The Wade dissenters found no such limitation: “The rule applies to any lineup, to any other techniques employed to produce an identification and a fortiori to a face-to-face encounter between the witness and the suspect alone, regardless of when the identification occurs, in time or place, and whether before or after indictment or information.” United States v. Wade, 388 U. S., at 251 (White, J., joined- by Harlan and Stewart, JJ., dissenting in part and concurring in part).
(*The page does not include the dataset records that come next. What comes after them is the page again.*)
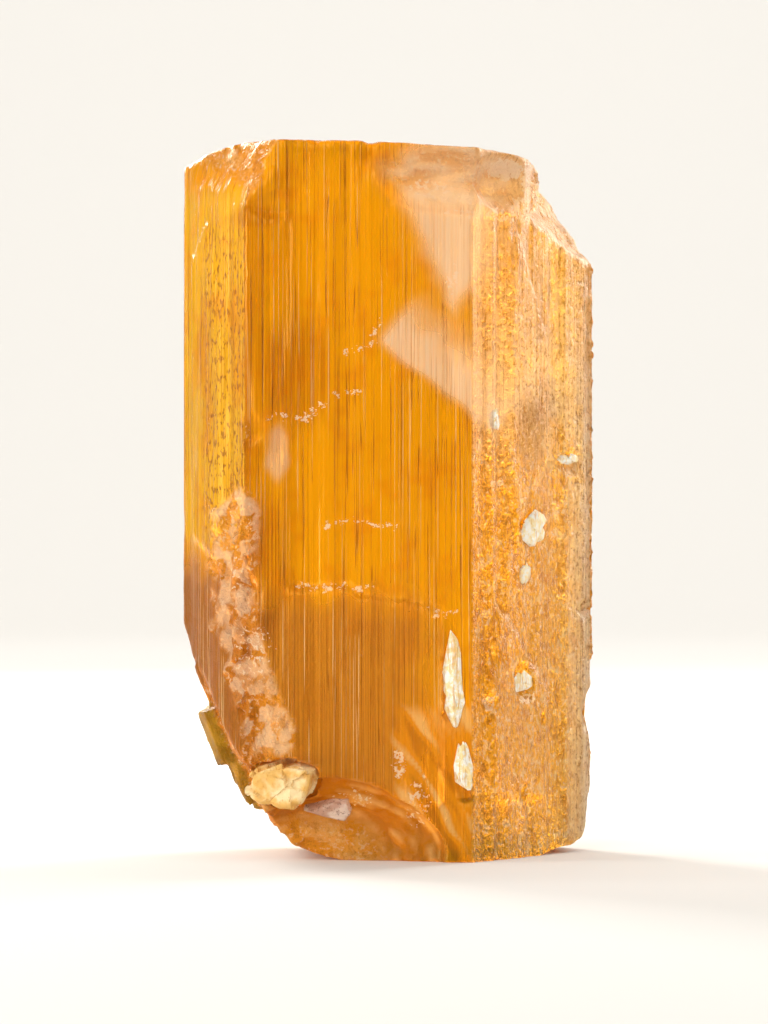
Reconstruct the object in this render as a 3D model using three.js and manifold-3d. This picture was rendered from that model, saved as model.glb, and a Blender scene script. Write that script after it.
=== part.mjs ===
// A golden beryl crystal: a stout six-sided prism, grooved lengthwise, that has broken off at its foot.
// One growth with small side crystals on its lower left flank, and two foreign grains in the foot:
// a chip of feldspar and a blade of mica.
// Millimetres. +Z is the crystal's long axis, -Y is the broad front face, and it stands on its broken foot.
import * as THREE from "three";
import { mergeVertices } from "three/addons/utils/BufferGeometryUtils.js";
import Module from "manifold-3d";

const wasm = await Module();
wasm.setup();

// Driving sizes of the crystal
const height = 60;
const frontWidth = 19.1;
const rightWidth = 21.0;
const leftWidth = 11.1;
const backRightWidth = 8.3;
const prismAngle = Math.PI / 3;

// Faces on opposite sides of the prism are parallel, so the last two widths follow from the others
const backWidth = frontWidth + leftWidth - backRightWidth;
const backLeftWidth = rightWidth + backRightWidth - leftWidth;
const halfWidth = (frontWidth + (leftWidth + rightWidth) * Math.cos(prismAngle)) / 2;
const halfDepth = ((rightWidth + backRightWidth) * Math.sin(prismAngle)) / 2;

// Lengthwise growth ledges on the prism faces
const ledgeWidth = 1.3;
const ledgeDepth = 0.34;
const riserWidth = 0.1;

// What is cut away reaches past the crystal by this much
const overshoot = 3;
const mergeDistance = 1e-4;

// A repeatable sequence of numbers from 0 to 1
function sequence(seed) {
  let state = seed;
  return () => {
    state = (state * 16807) % 2147483647;
    return state / 2147483647;
  };
}

// Smooth roughness from -1 to 1: three waves that cross at odd angles, at about one bump per wavelength
function roughness(p, wavelength, phase = 0) {
  const k = (2 * Math.PI) / wavelength;
  const first = Math.sin(k * (0.83 * p.x + 0.41 * p.y - 0.37 * p.z) + phase);
  const second = Math.sin(k * (-0.29 * p.x + 0.94 * p.y + 0.52 * p.z) + 1.7 * phase + 2.1);
  const third = Math.sin(k * (0.47 * p.x - 0.36 * p.y + 1.07 * p.z) + 2.3 * phase + 4.4);
  return (first + second + third) / 3;
}

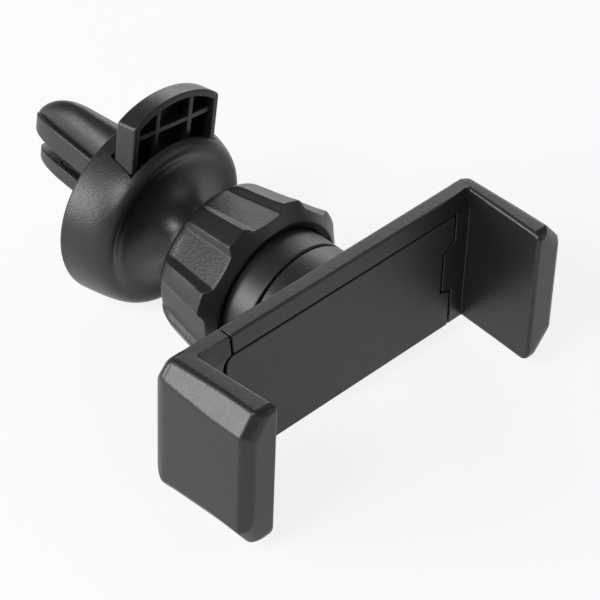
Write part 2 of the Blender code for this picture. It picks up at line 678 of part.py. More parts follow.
def collar_angles():
    """Angles round the collar: the lobe's edges and feet, with points between them."""
    half = 180.0 / LOBE_COUNT
    shares = [-LOBE_FOOT_SHARE, -LOBE_TOP_SHARE, 0.0, LOBE_TOP_SHARE, LOBE_FOOT_SHARE, 1.0]
    angles = []
    for lobe in range(LOBE_COUNT):
        middle = LOBE_TURN + 2 * half * lobe
        angles += [middle + share * half for share in shares]
    return angles


def build_locking_collar(material, frame, offset):
    """Tapered nut with lobes outside, an open mouth in front and a lip round the neck behind."""
    shoulder_y = COLLAR_FRONT_Y + COLLAR_FRONT_SLOPE
    bore = SOCKET_RADIUS + SEAT_GAP
    lip_sphere = LINER_OUTER + SEAT_GAP
    lip_front = COLLAR_REAR_Y - COLLAR_LIP
    throat = [math.sqrt(lip_sphere**2 - (y - BALL_Y) ** 2) for y in (COLLAR_REAR_Y, lip_front)]
    finger = math.sqrt(SEAT_RADIUS**2 - SOCKET_WRAP**2) + SOCKET_WALL + SEAT_GAP
    rear_start = COLLAR_REAR_Y - 2.4 * MM
    taper = (COLLAR_FRONT_RADIUS - COLLAR_REAR_RADIUS) / (COLLAR_REAR_Y - shoulder_y)
    rear_start_radius = COLLAR_FRONT_RADIUS - taper * (rear_start - shoulder_y)
    stations = [
        (COLLAR_MOUTH_RADIUS + SEAT_GAP, COLLAR_FRONT_Y, 0.0),
        (COLLAR_FRONT_RADIUS - SEAT_GAP, shoulder_y - SEAT_GAP, LOBE_HEIGHT),
        (COLLAR_FRONT_RADIUS, shoulder_y, LOBE_HEIGHT),
        (rear_start_radius, rear_start, LOBE_HEIGHT),
        (COLLAR_REAR_RADIUS - 0.2 * MM, COLLAR_REAR_Y - 0.9 * MM, 0.6 * LOBE_HEIGHT),
        (COLLAR_REAR_RADIUS - 0.9 * MM, COLLAR_REAR_Y, 0.0),
        (throat[0], COLLAR_REAR_Y, 0.0),
        (throat[1], lip_front, 0.0),
        (finger, lip_front - SEAT_GAP / 2, 0.0),
        (SEAT_RADIUS + SOCKET_WALL + SEAT_GAP, BALL_Y, 0.0),
        (bore, SOCKET_SHOULDER_Y + SEAT_GAP, 0.0),
        (bore, COLLAR_FRONT_Y + 1.6 * MM, 0.0),
        (COLLAR_MOUTH_RADIUS, COLLAR_FRONT_Y + 1.2 * MM, 0.0),
        (COLLAR_MOUTH_RADIUS, COLLAR_FRONT_Y + SEAT_GAP, 0.0),
    ]
    bm = bmesh.new()
    rows = []
    for radius, y, height in stations:
        row = []
        for angle in collar_angles():
            reach = collar_radius(angle, radius, height)
            turn = math.radians(angle)
            row.append(bm.verts.new((reach * math.cos(turn), y, reach * math.sin(turn))))
        rows.append(row)
    for low, high in zip(rows, rows[1:] + rows[:1]):
        for i in range(len(low)):
            j = (i + 1) % len(low)
            bm.faces.new((low[i], low[j], high[j], high[i]))
    return new_object("locking_collar", bm, material, frame, offset, smooth=25)


def dome_outline():
    """Outline of the base's moulding: ball, neck, dished front, rounded rim, side and inside."""
    dish_y = DOME_FRONT_Y + DISH_DEPTH
    fillet_y = dish_y - NECK_FILLET
    neck_angle = math.degrees(math.acos(NECK_RADIUS / BALL_RADIUS))
    outline = [(0.0, BALL_Y - BALL_RADIUS)]
    outline += arc((0.0, BALL_Y), (BALL_RADIUS, BALL_RADIUS), -90, neck_angle, 11)[1:]
    fillet = (NECK_RADIUS + NECK_FILLET, fillet_y)
    outline += arc(fillet, (NECK_FILLET, NECK_FILLET), 180, 90, 6)
    rim = (DOME_SHOULDER_RADIUS - DOME_FACE_RADIUS, DOME_SHOULDER_Y - DOME_FRONT_Y)
    outline += arc((DOME_FACE_RADIUS, DOME_SHOULDER_Y), rim, -90, 0, 6)
    seat_radius = DOME_BACK_RADIUS - SHELL_WALL
    seat_y = DOME_BACK_Y - COVER_THICKNESS - SEAT_GAP
    outline += [
        (DOME_BACK_RADIUS, DOME_BACK_Y - SEAT_GAP),
        (DOME_BACK_RADIUS - SEAT_GAP, DOME_BACK_Y),
        (seat_radius, DOME_BACK_Y),
        (seat_radius, seat_y),
        (seat_radius - COVER_SEAT, seat_y),
        (DOME_SHOULDER_RADIUS - SHELL_WALL, DOME_SHOULDER_Y),
    ]
    inner_y = dish_y + SHELL_WALL
    inner = (DOME_SHOULDER_RADIUS - SHELL_WALL - NECK_RADIUS - NECK_FILLET, DOME_SHOULDER_Y - inner_y)
    outline += arc((NECK_RADIUS + NECK_FILLET, DOME_SHOULDER_Y), inner, 0, -90, 4)[1:]
    outline += [
        (CORE_RADIUS + 2 * SEAT_GAP, inner_y),
        (CORE_RADIUS, inner_y - 2 * SEAT_GAP),
        (CORE_RADIUS, CORE_STEP_Y),
        (CORE_DEEP_RADIUS, CORE_STEP_Y),
        (CORE_DEEP_RADIUS, BALL_Y - BALL_FLOOR),
        (0.0, BALL_Y - 2 * BALL_FLOOR),
    ]
    return outline


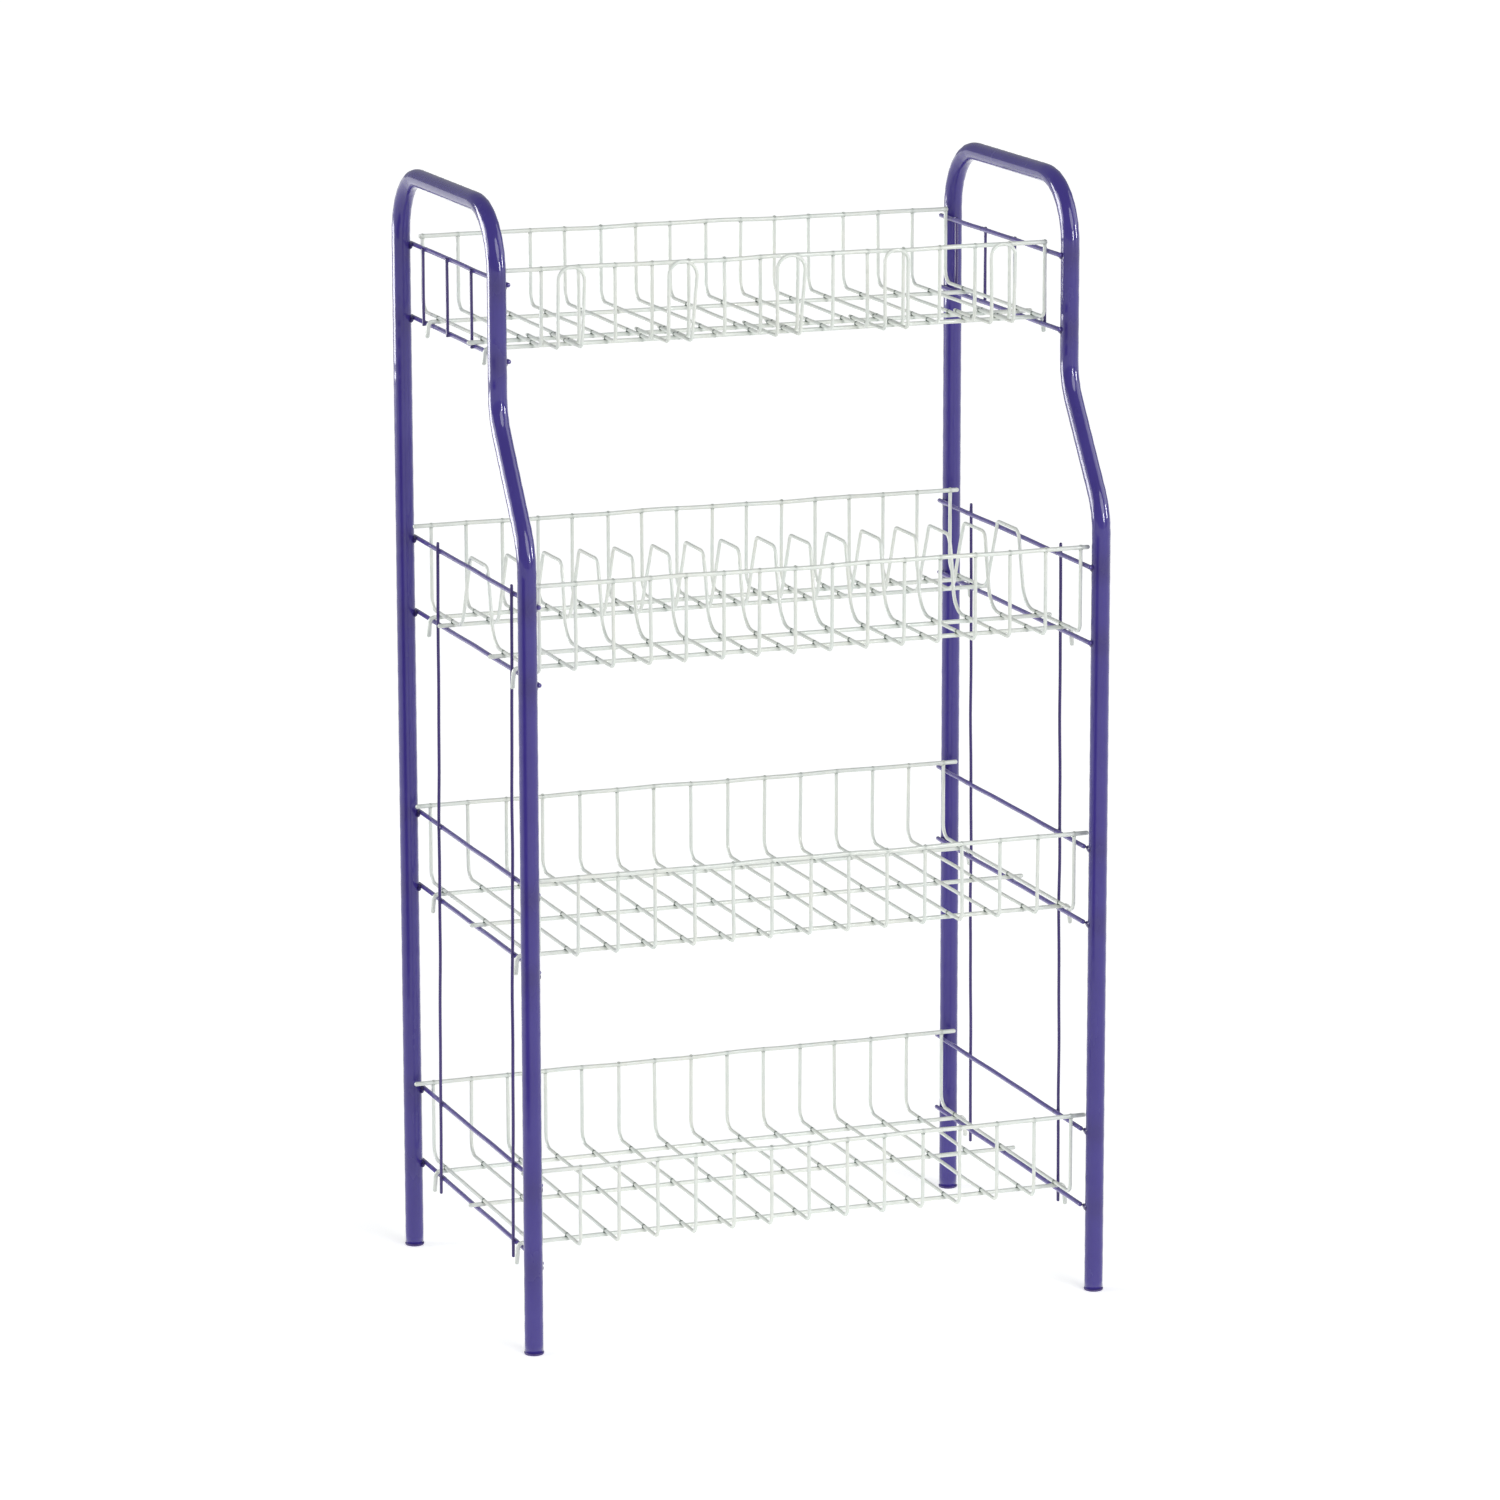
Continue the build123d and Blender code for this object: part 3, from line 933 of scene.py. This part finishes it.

The plurality rather surprisingly asserts that “[t]he issue of the applicability of Wade and Gilbert to pre-indictment confrontation has severely divided the courts.” Ante, at 687 n. 5 (emphasis added). As the plurality’s citations reveal, there are decisions from five States, including Illinois, that have refused to apply Wade and Gilbert to pre-indictment confrontations for identification. Ranged against those five, however, are decisions from at least 13 States. See People v. Fowler, 1 Cal. 3d 335, 461 P. 2d 643 (1969); State v. Singleton, 253 La. 18, 215 So. 2d 838 (1968); Commonwealth v. Guillory, 356 Mass. 591, 254 N. E. 2d 427 (1970); Palmer v. State, 5 Md. App. 691, 249 A. 2d 482 (1969); People v. Hutton, 21 Mich. App. 312, 175 N. W. 2d 860 (1970); Thompson v. State, 85 Nev. 134, 451 P. 2d 704 (1969); State v. Wright, 274 N. C. 84, 161 S. E. 2d 581 (1968); State v. Isaacs, 24 Ohio App. 2d 115, 265 N. E. 2d 327 (1970); Commonwealth v. Whiting, 439 Pa. 205, 266 A. 2d 738 (1970); In re Holley, 107 R. I. 615, 268 A. 2d 723 (1970); Martinez *705v. State, 437 S. W. 2d 842 (Tex. Ct. Crim. App. 1969); State v. Hicks, 76 Wash. 2d 80, 455 P. 2d 943 (1969); Hayes v. State, 46 Wis. 2d 93, 175 N. W. 2d 625 (1970).

In addition, every United States Court of Appeals that has confronted the question has applied Wade and Gilbert to pre-indictment confrontations. See United States v. Greene, 139 U. S. App. D. C. 9, 429 F. 2d 193 (1970); Cooper v. Picard, 428 F. 2d 1351 (CA1 1970); United States v. Ayers, 426 F. 2d 524 (CA2 1970); Government of Virgin Islands v. Callwood, 440 F. 2d 1206 (CA3 1971); Rivers v. United States, 400 F. 2d 935 (CA5 1968); United States v. Broadhead, 413 F. 2d 1351 (CA7 1969); United States v. Phillips, 427 F. 2d 1035 (CA9 1970); Wilson v. Gaffney, 454 F. 2d 142 (CA10 1972). As Chief Judge Lewis, speaking for the Court of Appeals for the Tenth Circuit, put it in the last-cited case:

“In both Wade and Gilbert the lineups were conducted after indictments had been returned; in the case at bar, the lineup occurred before petitioner had been formally charged. But surely the assistance of counsel, now established as an absolute post-indictment right does not arise or attach because of the return of an indictment. The confrontation of a lineup . . . cannot have a constitutional distinction based upon the lodging of a formal charge. Every reason set forth by the Supreme Court in Wade ... for the assistance of counsel post-indictment has equal or more impact when projected against a pre-indictment atmosphere. We hold that petitioner had a right to counsel at the lineup here considered.” Id., at 144.